José Pardina
É 11 de março. Já faz um tempinho que amanheceu em Madri. Ainda que o inverno há semanas venha dizendo adeus, o céu cinza de hoje não anuncia um dia muito primaveril. Como qualquer outra quinta-feira a esta hora, corremos no café da manhã. “Sacudimos” o sono. Do chuveiro escutamos o rádio. Meia Espanha se prepara para ir ao trabalho ou à escola…
Uns 15 minutos antes das 8, todas as emissoras de rádio interrompem a rotina de seus espaços informativos para emitir uma notícia de alcance. Ainda confusa, quente: “Há relatos de uma explosão na estação de Atocha… não há registro exato de mortos ou feridos… as causas são desconhecidas… Acidente ou atentado? Não sabemos ainda, não se pode descartar nenhuma possibilidade… Vizinhos da região estão ligando para a emissora e informando que foram várias as detonações… Parece que alguém viu um corpo estendido nos trilhos… Não há nota oficial, estamos buscando confirmação… Enviamos nossas equipes ao local… Continuaremos informando…”
Desgraçadamente, nós espanhóis estamos habituados a esses sobressaltos matutinos. Há anos, há mais de 30. Não diria acostumados, isso nunca. Mas já são muitas manhãs como essa, com uma explosão anunciada pela rádio, um carro-bomba misturado com o café, a notícia de outro atentado do ETA.
Periodicamente, autoridades e meios de comunicação anunciam a desarticulação do grupo terrorista basco. Mas há pouco tempo eles foram pegos com um furgão carregado de dinamite na direção de Madri. E só faltavam três dias para as eleições – já se sabe como o ETA participa das campanhas eleitorais.
No rádio e na televisão, começam a “pingar” mortos. Já são três ou quatro. Cinco, seis… Também se confirma que foram várias explosões. Mais de duas. Se formos somando, chegam até 13. Dentro do trem. Nos trens. Em quatro trens de subúrbio repletos de passageiros que se dirigiam a Madri desde Alcalá de Henares. Em Santa Eugenia, em El Pozo… São 8 em ponto. Meu telefone celular também começou a tocar.
Vivo perto de Atocha, a estação central de Madri Sul. Decido ir caminhando até as sirenes. Um cordão policial impede a passagem, o tráfego de ambulâncias e bombeiros em direção a oeste é incessante. Fala-se de muitos feridos evacuados da área. Mas não há sinais de fumaça ou fogo. Nos rostos, expressões de preocupação e estranheza. Algumas pessoas choram em silêncio. Não vejo sangue. Ninguém sabe nada ao certo.

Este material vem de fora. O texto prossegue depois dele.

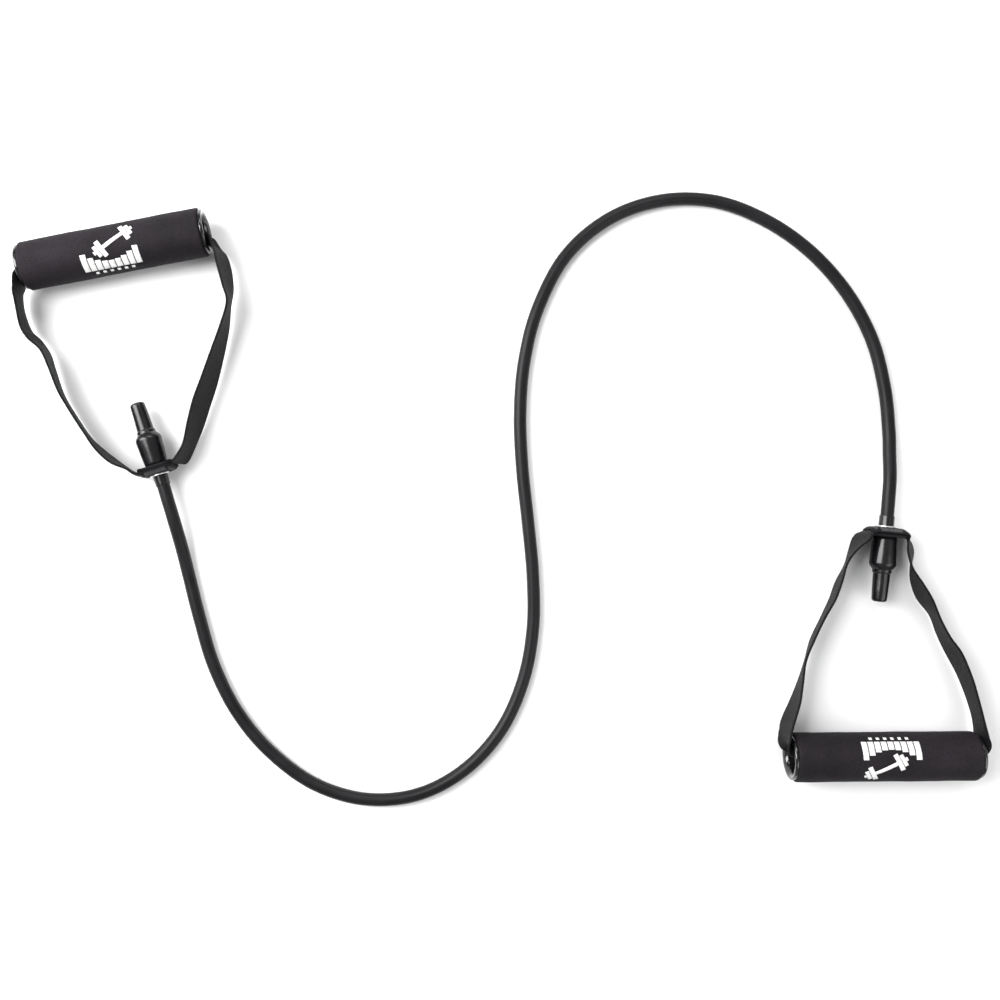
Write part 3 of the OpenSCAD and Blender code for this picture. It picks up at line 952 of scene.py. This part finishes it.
def lapPoint(x, u, face):
    # A point on the lap's tube side (-1) or handle side (1), in the boot's frame
    s, t = strapSizes, stitchSizes
    middle = s["thick"] / 2 if face < 0 else s["thick"] * 1.5 + s["lapGap"]
    across, off, tilt = sectionAt(u, seamCurl(x, middle), s["edgeFlat"])
    h = face * (strapHalfThickness(u) + t["thread"] - t["sink"])
    return Vector(((across - h * math.sin(tilt)) * mm, x * mm,
                   (middle + seamArch(x) + off + h * math.cos(tilt)) * mm))


def stitchRuns():
    t = stitchSizes
    runs = []
    for face in (-1, 1):
        for centre in (-t["tackAt"], t["tackAt"]):
            count = int(2 * t["tackReach"] / t["tackPitch"])
            runs.append([
                lapPoint(centre + (t["tackHalfWidth"] if i % 2 else -t["tackHalfWidth"]),
                         -t["tackReach"] + i * t["tackPitch"], face)
                for i in range(count + 1)])
        for edge in (-1, 1):
            count = int(2 * t["zigHalf"] / t["zigPitch"]) * 2
            runs.append([
                lapPoint(-t["zigHalf"] + i * t["zigPitch"] / 2,
                         edge * (t["zigTo"] if i % 2 else t["zigFrom"]), face)
                for i in range(count + 1)])
    return runs


def threadRings(points, radius, sides, steps):
    # Rings round each straight stitch from one hole to the next
    slant = Vector((0.3, 0.2, 1))  # no stitch runs along it
    line = []
    for a, b in zip(points, points[1:]):
        for j in range(steps):
            line.append(a.lerp(b, j / steps))
    line.append(points[-1])
    rings = []
    for point, heading in zip(line, headings(line)):
        side = heading.cross(slant).normalized()
        lift = side.cross(heading)
        rings.append([point + (side * math.cos(2 * math.pi * k / sides)
                               + lift * math.sin(2 * math.pi * k / sides)) * radius
                      for k in range(sides)])
    return line, rings


def makeStitching(handle):
    tag, t = handle["tag"], stitchSizes
    sides = t["sides"]
    points, faces, uvs = [], [], []
    for run in stitchRuns():
        line, rings = threadRings(run, t["thread"] * mm, sides, t["steps"])
        lengths, base = runLengths(line), len(points)
        points += [p for ring in rings for p in ring]
        for i in range(len(rings) - 1):
            for k in range(sides):
                nextPoint = (k + 1) % sides
                low, high = base + i * sides, base + (i + 1) * sides
                faces.append((low + k, high + k, high + nextPoint, low + nextPoint))
                uvs += [(lengths[i], k / sides), (lengths[i + 1], k / sides),
                        (lengths[i + 1], (k + 1) / sides), (lengths[i], (k + 1) / sides)]
        for start, turn in ((base, 1), (base + (len(rings) - 1) * sides, -1)):
            faces.append(tuple([start + k for k in range(sides)][::turn]))
            uvs += [(0, 0)] * sides
    thread = meshPiece(f"strap_{tag}_thread", points, faces, uvs, finishes["thread"],
                       handle["bootMatrix"])
    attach(thread, f"loop_{tag}")
    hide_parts(f"strap_stitching_{tag}")
    return thread


for handle in handles:
    strap, strapLength = makeStrap(handle)
    thread = makeStitching(handle)
print("straps ready")


gripSizes = {
    "foamRadius": 17.0, "foamHalf": 63.0, "foamBore": 13.05, "foamRound": 5.0,
    "foamEdge": 0.5,  # rounding at the bore
    "foamStep": 2.2,
    "foamUneven": 0.16,
    "foamWaves": (1.6, 0.055),  # waves of the unevenness round the grip and along it
    "foamSeed": {"a": 1.0, "b": 6.0},
    "foamFlat": 0.12,  # how far the foam is pressed flat on the floor
    "capRadius": 15.5, "capSeat": 63.3, "capEnd": 65.6, "throat": 10.45, "mouthDeep": 4.1,
    "lip": 1.2, "spigot": 11.45, "spigotEnd": 49.0,
    "capEdge": 0.35,  # rounding of the flange beside the foam
    "spigotBevel": (0.3, 0.4),
    "lipSteps": 8,
    "mouthSteps": 12,
}


def foamOutline(s):
    # closed outline of (radius, along), finely stepped so that it can be uneven
    half, outer, inner = s["foamHalf"], s["foamRadius"], s["foamBore"]
    corners = [(inner, 0), (inner, -half), (outer, -half), (outer, half), (inner, half),
               (inner, 0)]
    radii = [0, s["foamEdge"], s["foamRound"], s["foamRound"], s["foamEdge"], 0]
    rounded = filleted(corners, radii, 8)[:-1]
    out = []
    for a, b in zip(rounded, rounded[1:] + rounded[:1]):
        pieces = max(1, round(math.dist(a, b) / s["foamStep"]))
        out += [(a[0] + (b[0] - a[0]) * i / pieces, a[1] + (b[1] - a[1]) * i / pieces)
                for i in range(pieces)]
    return out


def foamSurface(handle):
    # How far the foam's skin stands from its axis, in mm, at an angle and a place along it
    s = gripSizes
    seed = s["foamSeed"][handle["tag"]]
    wavesRound, wavesAlong = s["foamWaves"]
    floor = handle["gripHeight"] / mm - s["foamFlat"]

    def radiusAt(angle, radius, along):
        soft = wobble(wavesRound * math.cos(angle) + along * wavesAlong,
                      wavesRound * math.sin(angle), seed)
        share = max(0.0, (radius - s["foamBore"]) / (s["foamRadius"] - s["foamBore"]))
        r = radius - s["foamUneven"] * (1 - soft) * share
        down = -math.sin(angle)
        if down > 0 and r * down > floor:
            r = floor / down
        return r
    return radiusAt


def makeFoam(handle):
    radiusAt = foamSurface(handle)

    def shape(angle, radius, along):
        return radiusAt(angle, radius / mm, along / mm) * mm, along

    outline = [(r * mm, z * mm) for r, z in foamOutline(gripSizes)]
    foam = lathePiece(f"foam_{handle['tag']}_sleeve", outline, finishes["foam"],
                      handle["gripMatrix"], around=96, shape=shape)
    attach(foam, f"grip_{handle['tag']}")
    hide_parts(f"foam_{handle['tag']}")


def capOutline(s):
    # spigot, flange with a round lip, and the mouth's quarter ellipse down to the throat
    lipAt, crest = s["capEnd"] - s["lip"], s["capRadius"] - s["lip"]
    bevel, bevelLength = s["spigotBevel"]
    out = [(s["spigot"], s["spigotEnd"] + bevelLength), (s["spigot"], s["capSeat"])]
    out += filleted([(s["spigot"], s["capSeat"]), (s["capRadius"], s["capSeat"]),
                     (s["capRadius"], lipAt)], [0, s["capEdge"], 0], 5)[1:-1]
    for i in range(s["lipSteps"] + 1):
        a = math.pi / 2 * i / s["lipSteps"]
        out.append((crest + s["lip"] * math.cos(a), lipAt + s["lip"] * math.sin(a)))
    for i in range(1, s["mouthSteps"] + 1):
        a = math.pi / 2 * i / s["mouthSteps"]
        out.append((crest - (crest - s["throat"]) * math.sin(a),
                    s["capEnd"] - s["mouthDeep"] * (1 - math.cos(a))))
    out += [(s["throat"], s["spigotEnd"] + bevelLength),
            (s["throat"] + bevel, s["spigotEnd"]), (s["spigot"] - bevel, s["spigotEnd"])]
    return out


def makeCap(handle, name, side):
    outline = [(r * mm, side * z * mm) for r, z in capOutline(gripSizes)]
    cap = lathePiece(f"cap_{name}_{handle['tag']}_bell", outline, finishes["cap"],
                     handle["gripMatrix"], around=96)
    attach(cap, f"grip_{handle['tag']}")
    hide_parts(f"cap_{name}_{handle['tag']}")


# The printed mark: a tilted dumbbell over a row of bars and a row of dots, in mm along the
# grip and round it
printSizes = {
    "lift": 0.06, "thick": 0.10, "step": 0.6,
    "sink": 0.2,  # how far its underside lies in the foam
    "turn": {"a": -3.0, "b": 0.0},  # how far round each grip the mark is turned
    "bell": {"at": (4.0, 4.6), "tilt": 27.0,
             # places along it, half length, half height
             "parts": [(0, 8.0, 1.3), (-9.6, 1.6, 6.2), (9.6, 1.6, 6.2), (-12.9, 1.3, 4.2),
                       (12.9, 1.3, 4.2), (-15.1, 0.7, 1.3), (15.1, 0.7, 1.3)]},
    "bars": {"count": 9, "pitch": 4.5, "half": 1.9, "low": -14.6, "high": -8.6, "rise": 7.0},
    "dots": {"count": 6, "pitch": 5.0, "half": 1.1, "at": -17.4},
}


def printBars():
    # each bar is its centre along and round, half length, half height and tilt
    bell, bars, dots = printSizes["bell"], printSizes["bars"], printSizes["dots"]
    tilt = math.radians(bell["tilt"])
    out = [(bell["at"][0] + along * math.cos(tilt), bell["at"][1] + along * math.sin(tilt),
            length, height, tilt) for along, length, height in bell["parts"]]
    span = bars["pitch"] * (bars["count"] - 1) / 2
    for i in range(bars["count"]):
        x = bars["pitch"] * i - span
        top = bars["high"] + bars["rise"] * (x / span) ** 2
        out.append((x, (top + bars["low"]) / 2, bars["half"], (top - bars["low"]) / 2, 0.0))
    for i in range(dots["count"]):
        x = dots["pitch"] * (i - (dots["count"] - 1) / 2)
        out.append((x, dots["at"], dots["half"], dots["half"], 0.0))
    return out


def makePrint(handle):
    p, tag = printSizes, handle["tag"]
    radiusAt = foamSurface(handle)
    points, faces, uvs = [], [], []
    for x, y, halfLength, halfHeight, tilt in printBars():
        nx = max(1, round(2 * halfLength / p["step"]))
        ny = max(1, round(2 * halfHeight / p["step"]))
        base, layer = len(points), (nx + 1) * (ny + 1)
        for height in (p["lift"] - p["sink"], p["lift"] + p["thick"]):
            for j in range(ny + 1):
                for i in range(nx + 1):
                    dx, dy = halfLength * (2 * i / nx - 1), halfHeight * (2 * j / ny - 1)
                    along = x + dx * math.cos(tilt) - dy * math.sin(tilt)
                    around = p["turn"][tag] + y + dx * math.sin(tilt) + dy * math.cos(tilt)
                    # positive is towards the far side of the grip, seen from above
                    angle = math.pi / 2 - around / gripSizes["foamRadius"]
                    r = radiusAt(angle, gripSizes["foamRadius"], along) + height
                    place = Vector((r * math.cos(angle), r * math.sin(angle), along))
                    points.append(place * mm)

        def at(i, j, level):
            return base + level * layer + j * (nx + 1) + i

        quads = []
        for j in range(ny):
            for i in range(nx):
                quads.append((at(i, j, 1), at(i, j + 1, 1), at(i + 1, j + 1, 1),
                              at(i + 1, j, 1)))
                quads.append((at(i, j, 0), at(i + 1, j, 0), at(i + 1, j + 1, 0),
                              at(i, j + 1, 0)))
        for i in range(nx):
            quads.append((at(i, 0, 0), at(i, 0, 1), at(i + 1, 0, 1), at(i + 1, 0, 0)))
            quads.append((at(i, ny, 0), at(i + 1, ny, 0), at(i + 1, ny, 1), at(i, ny, 1)))
        for j in range(ny):
            quads.append((at(0, j, 0), at(0, j + 1, 0), at(0, j + 1, 1), at(0, j, 1)))
            quads.append((at(nx, j, 0), at(nx, j, 1), at(nx, j + 1, 1), at(nx, j + 1, 0)))
        faces += quads
        uvs += [(points[i].z, points[i].x) for quad in quads for i in quad]
    mark = meshPiece(f"print_{tag}_mark", points, faces, uvs, finishes["ink"],
                     handle["gripMatrix"])
    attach(mark, f"grip_{tag}")


for handle in handles:
    makeFoam(handle)
    makeCap(handle, "left", -1)
    makeCap(handle, "right", 1)
    makePrint(handle)
print("grips ready")


# CAD pieces that stay, with their own finish
keptNodes = {"stopper": "stopper", "washer": "washer", "eyelet_back": "eyelet", "core": "core"}


def refinish(node, material):
    slots = frame["nodes"][node].data.materials
    slots.clear()
    slots.append(material)


for handle in handles:
    for name, finish in keptNodes.items():
        refinish(f"{name}_{handle['tag']}", finishes[finish])
print("kept pieces ready")


studio = {
    "floorSize": 6.0,
    "floorGrey": (0.89, 0.90),
    "floorPatch": 3.0,
    "floorRoughness": 0.9,
    "worldStrength": 0.36,
    # each softbox: place, what it points at, width, height, power
    "boxes": [
        ((-1.05, 0.35, 1.00), (-0.1, 0.0, 0.0), 0.80, 1.40, 42.0),
        ((1.20, -0.75, 1.30), (0.1, 0.0, 0.0), 1.30, 1.30, 14.0),
        ((0.10, 1.25, 1.10), (0.0, 0.0, 0.0), 1.20, 0.60, 12.0),
    ],
}


def makeFloor(setup):
    half = setup["floorSize"] / 2
    material, tree, shader = newMaterial("studioFloor")
    paper = noise(tree, coordinates(tree), setup["floorPatch"], 3.0)
    shader.inputs["Roughness"].default_value = setup["floorRoughness"]
    low, high = setup["floorGrey"]
    tree.links.new(ramp(tree, paper, [(0.3, low), (0.7, high)]),
                   shader.inputs["Base Color"])
    corners = [(-half, -half, 0), (half, -half, 0), (half, half, 0), (-half, half, 0)]
    floor = meshPiece("studioFloor", corners, [(0, 1, 2, 3)],
                      [(c[0], c[1]) for c in corners], material)


def makeLights(setup):
    for i, (place, target, width, height, power) in enumerate(setup["boxes"]):
        data = bpy.data.lights.new(f"softbox{i}", "AREA")
        data.shape = "RECTANGLE"
        data.size, data.size_y, data.energy = width, height, power
        box = bpy.data.objects.new(f"softbox{i}", data)
        box.location = place
        aim = Vector(target) - Vector(place)
        box.rotation_mode = "QUATERNION"
        box.rotation_quaternion = aim.to_track_quat("-Z", "Y")
        scene.collection.objects.link(box)
    world = bpy.data.worlds.new("studio")
    world.use_nodes = True
    background = world.node_tree.nodes["Background"]
    background.inputs["Strength"].default_value = setup["worldStrength"]
    background.inputs["Color"].default_value = (1, 1, 1, 1)
    scene.world = world


makeFloor(studio)
makeLights(studio)
print("studio ready")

O que aconteceu foi um massacre. Um assassinato indiscriminado e maciço como nunca havíamos vivido nesta cidade. “Um crime de uma escala com a qual não existe comparação nos últimos 60 anos da história da Europa”, como escreveria no dia seguinte Antonio Muñoz Molina. Madri ficou desaparecida numa estranha atmosfera de medo e raiva, de perplexidade e tristeza, de coragem e impotência…
Reconstruo minhas impressões iniciais quando já passaram dez dias desde o massacre de Madri. Nosso 11-M. Os mortos chegam hoje a 190 e os feridos passam de mil. Muitas mulheres e jovens, entre eles até um bebê de 7 meses… Havia trabalhadores e estudantes. Espanhóis, romenos, equatorianos, árabes… Todos com um nome e uma história.
No dia seguinte, aos milhões nos dirigimos às ruas, de todas as cidades da Espanha, debaixo da chuva, para lembrar os mortos e condenar os assassinos. “Nesse trem íamos todos”, gritava-se nas impressionantes manifestações de sexta-feira. E também: “Não está chovendo, Madri está chorando”. A Al Qaeda reivindicou o atentado. O terror no nosso país já tem duas caras.
Depois de um sábado de luto e agitada reflexão, o governo conservador do Partido Popular, no poder desde 1996, sofreu uma grande derrota nas eleições do domingo, contra todos os prognósticos.
Madri recuperou seu céu azul velazquenho. Chegou enfim a primavera. Atocha se tornou nosso Marco Zero, um altar de respeito e emoção contida, coberto de flores, orações, velas e poemas. Mas o ar da cidade continua impregnado de medo, pena e raiva. E de estranheza.